Perin ha parato tutto, non solo il Covid-19: prima Colley, poi Favilli e infine Salcedo. Tre interventi affatto banali, diversi a modo loro. Rapidità nell’andare a terra, riflessi e reattività su occasioni nate da palle inattive. C’è tutto Perin, il vecchio Perin, nello 0-0 del Bentegodi. I novanta minuti del Genoa premiano, altresì, la prestazione di Cristian Zapata, probabilmente la migliore da quando veste rossoblù: concentrato, attento su ogni pallone alto, roccioso come un marcatore d’altri tempi. Ha tracciato una linea a terra, da vero caudillo, e nessuno l’ha varcata, nemmeno l’esperto Kalinic. Il colombiano resta, dunque, uno dei difensori più affidabili finché il Grifone gioca corto e con un baricentro basso, a totale protezione del castello dell’area di rigore. La fisicità di Zapata tornerà di grande utilità già dalla prossima partita quando dovrà contrastare un panzer come Lukaku.
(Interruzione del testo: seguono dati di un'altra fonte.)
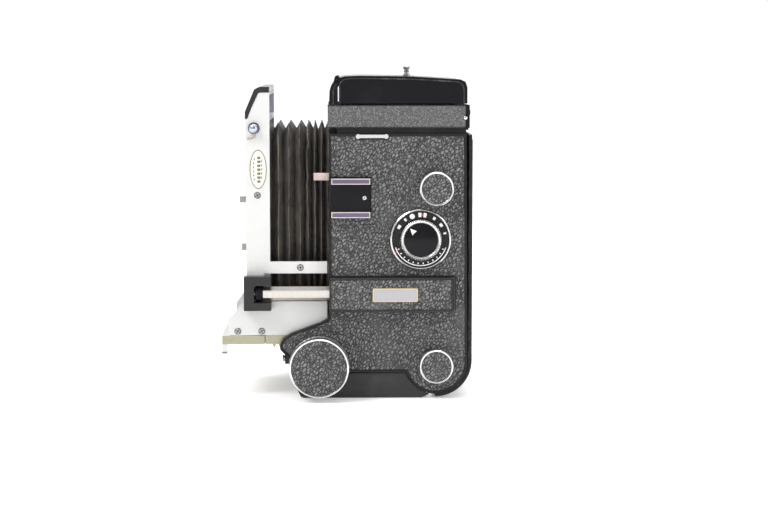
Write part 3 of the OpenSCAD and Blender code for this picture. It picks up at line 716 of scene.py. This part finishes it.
def knob_with_leather(name, joint, radius, low, high, body, axis, replaced, shaft=None, waves=0):
    """A turned knob: skirt, plated ring and a leather disc let into its face.

    shaft is the radius and the inner end of the shaft it keeps."""
    place = joint_place(joint)
    centre = (place.x, 0, place.z)
    wave = (lambda angle: 1 + 0.012 * math.cos(waves * angle)) if waves else None
    skirt = radius + (0.35 if waves else 0)
    mid = low + (high - low) * 0.42
    profile = [
        (0, high - 0.7), (radius - 0.8, high - 0.7), (radius - 0.75, high - 0.12), (radius - 0.6, high),
        (radius - 0.25, high), (radius, high - 0.3), (radius, mid + 0.9), (radius - 0.5, mid + 0.4),
        (skirt - 0.3, mid, True), (skirt, mid - 0.35, True), (skirt, low + 0.4, True),
        (skirt - 0.4, low, True), (radius * 0.6, low),
    ]
    profile += [(shaft[0], low), shaft, (0, shaft[1])] if shaft else [(0, low)]
    turned = piece(name, lathe(profile, centre, axis, 144 if waves else 96, wave), "skirt", body)
    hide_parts(replaced)
    ring = [
        (radius - 0.8, high - 0.5), (radius - 0.78, high - 0.06), (radius - 0.6, high + 0.06),
        (radius - 0.22, high + 0.06), (radius + 0.06, high - 0.24), (radius + 0.06, high - 0.9),
        (radius - 0.3, high - 0.9),
    ]
    piece(name + "_ring", lathe(ring, centre, axis), "bright", body)
    face = [
        (0, high - 0.75), (radius - 0.85, high - 0.75), (radius - 0.85, high - 0.25),
        (radius - 1.2, high + 0.02), (0, high + 0.06),
    ]
    piece(name + "_leather", lathe(face, centre, axis), "leather", body)


def knobs():
    """The two focus knobs, and the two knobs that hold the spools."""
    low, high = node_box("left_focus_knob")
    for _, name, axis in SIDES:
        knob_with_leather(f"{name}_knob_turned", "focus_turn", 15.3, -high.y, -low.y, "focus_drive", axis,
                          f"{name}_focus_knob", waves=36)
    for name, joint in (("lower", "supply_turn"), ("upper", "take_up_turn")):
        low = node_box(f"{name}_spool_knob")[0]
        knob_with_leather(f"{name}_knob_turned", joint, 8.7, 43.1, -low.y, f"{name}_knob", "-Y",
                          f"{name}_spool_knob", shaft=(2.2, 29.5))


def dial_marks(centre, face):
    """White and red marks of the lock dial's ring: a range bar, two zones and small blocks."""
    work = bmesh.new()
    red = bmesh.new()
    depth = (face - 0.1, face + 0.05)

    def arc(target, radius, width, start, end, steps):
        angles = [math.radians(start + (end - start) * i / steps) for i in range(steps + 1)]
        outline = [(radius + width / 2, a) for a in angles] + [(radius - width / 2, a) for a in angles[::-1]]
        points = [(centre.x + r * math.cos(a), centre.z + r * math.sin(a)) for r, a in outline]
        prism(points, *depth, work=target)

    def dot(target, x, z, radius):
        prism(oval((centre.x + x, centre.z + z), radius, radius), *depth, work=target)

    arc(work, 13.7, 0.45, 198, 342, 48)
    for turn in range(204, 340, 12):
        arc(work, 12.6, 0.9, turn - 1.1, turn + 1.1, 2)
    for turn, width in ((150, 9), (128, 5), (57, 6), (35, 8), (14, 4)):
        arc(work, 12.9, 1.5, turn - width / 2, turn + width / 2, 4)
    for turn in (92, 80):
        arc(work, 12.7, 2.3, turn - 3.5, turn + 3.5, 4)
    dot(work, -4.4, 11.9, 1.35)
    arc(red, 12.7, 1.0, 84, 88, 2)
    dot(red, -13.2, -7.0, 0.75)
    piece("dial_white_marks", work, "white", "camera")
    piece("dial_red_marks", red, "red", "camera")


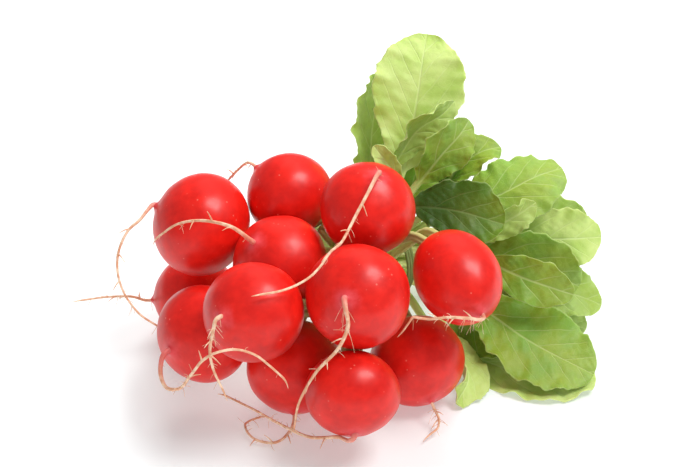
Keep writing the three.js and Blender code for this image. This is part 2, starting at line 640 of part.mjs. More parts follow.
const laid = new THREE.Group(); // the picture plane, laid down on the table
laid.rotation.x = Math.PI / 2 - down;
bulbs.forEach((bulb) => laid.add(piece(`radish_${bulb.name}`, radish(bulb), skin)));
bulbs.forEach((bulb) => laid.add(piece(`leaves_${bulb.name}`, leafCluster(bulb, sheets), foliage)));
laid.add(piece('stalk_band', bandGeometry(sheets), rubber));

const bunch = new THREE.Group();
bunch.add(laid);
bunch.updateMatrixWorld(true);
const box = new THREE.Box3().setFromObject(bunch, true);
laid.position.set(-(box.min.x + box.max.x) / 2, -(box.min.y + box.max.y) / 2, -box.min.z);

export default bunch;
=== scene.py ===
import math
import bmesh
import bpy
import numpy as np
from mathutils import Matrix, Vector, noise


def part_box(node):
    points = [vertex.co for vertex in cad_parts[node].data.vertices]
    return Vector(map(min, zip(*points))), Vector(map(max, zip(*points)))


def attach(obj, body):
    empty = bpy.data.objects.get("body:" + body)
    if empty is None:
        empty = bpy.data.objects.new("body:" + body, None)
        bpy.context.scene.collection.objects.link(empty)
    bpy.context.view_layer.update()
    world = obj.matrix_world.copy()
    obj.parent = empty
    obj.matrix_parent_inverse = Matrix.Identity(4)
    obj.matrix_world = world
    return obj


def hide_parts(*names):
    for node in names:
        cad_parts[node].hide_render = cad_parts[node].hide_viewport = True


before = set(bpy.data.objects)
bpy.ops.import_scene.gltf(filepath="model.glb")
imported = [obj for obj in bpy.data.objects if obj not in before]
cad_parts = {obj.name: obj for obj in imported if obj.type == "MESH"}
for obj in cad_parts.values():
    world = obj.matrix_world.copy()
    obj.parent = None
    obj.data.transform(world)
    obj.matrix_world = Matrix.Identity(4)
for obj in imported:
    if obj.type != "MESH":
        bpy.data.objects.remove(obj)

# A tied bunch of radishes lying on its side. Plants are placed in millimetres in the plane that the
# camera looks at: x right, y up the picture, z towards the camera. toWorld lays that plane down.
lay = {"lookDown": 30, "table": -54.5, "flatSpot": 0.9, "tableGap": 0.4, "skinGap": 0.6,
       "leastHeight": 1, "rounds": 400}
down = math.radians(lay["lookDown"])
up = np.array([0, math.cos(down), math.sin(down)])
toViewer = np.array([0.0, 0, 1])
neckAt = np.array([9.5, -7, -36])
neckAlong = np.array([0.73, 0.3, -0.61]) / np.linalg.norm([0.73, 0.3, -0.61])


def saveSize():
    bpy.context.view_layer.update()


saveSize()
turnDown = np.array([
    [1, 0, 0],
    [0, math.sin(down), -math.cos(down)],
    [0, math.cos(down), math.sin(down)],
])
bandLow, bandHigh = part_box("stalk_band")
shift = np.array((bandLow + bandHigh) / 2) - turnDown @ neckAt / 1000


def toWorld(points):
    return np.asarray(points) @ turnDown.T / 1000 + shift


def unit(v):
    return v / np.maximum(np.linalg.norm(v, axis=-1, keepdims=True), 1e-12)


def ramp(v, low, high):
    t = np.clip((np.asarray(v, float) - low) / (high - low), 0, 1)
    return t * t * (3 - 2 * t)


def turned(v, axis, angle):
    angle = np.asarray(angle, float)[..., None]
    along = np.sum(v * axis, axis=-1, keepdims=True)
    return v * np.cos(angle) + np.cross(axis, v) * np.sin(angle) + axis * along * (1 - np.cos(angle))


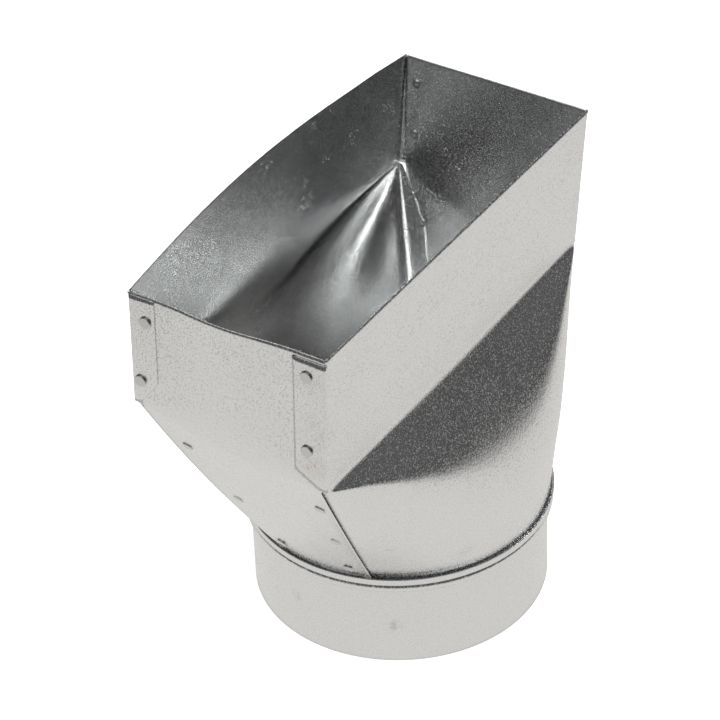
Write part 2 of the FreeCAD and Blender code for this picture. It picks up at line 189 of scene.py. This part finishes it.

Non ha girato Badelj, ridotto nelle sue geometrie dalla mediana di Juric che certamente non brilla per qualità: al suo posto, Rovella – dicembre 2001 – ha avuto il coraggio di prendere lo spartito e dirigere la squadra con semplicità. Il bimbo della cantera rossoblù, il titolare più giovane in campo, non sarà Von Karajan ma è un centrocampista da scoprire proponendolo con più coraggio, per il bene del Genoa e del movimento giovanile italiano. Infine, non pervenuto l’attacco, ancora poco incisivo ed eccessivamente dipendente dalle giocate di Pandev, ieri non risolutorie: la sterilità del reparto, che non ha sbocchi di gioco oltre al macedone, preoccupa nonostante i puntelli del mercato estivo, nei confronti dei quali va riconosciuto un equo periodo d’integrazione. Solo così potranno dare risposte univoche in campo. Come sempre accade nel calcio.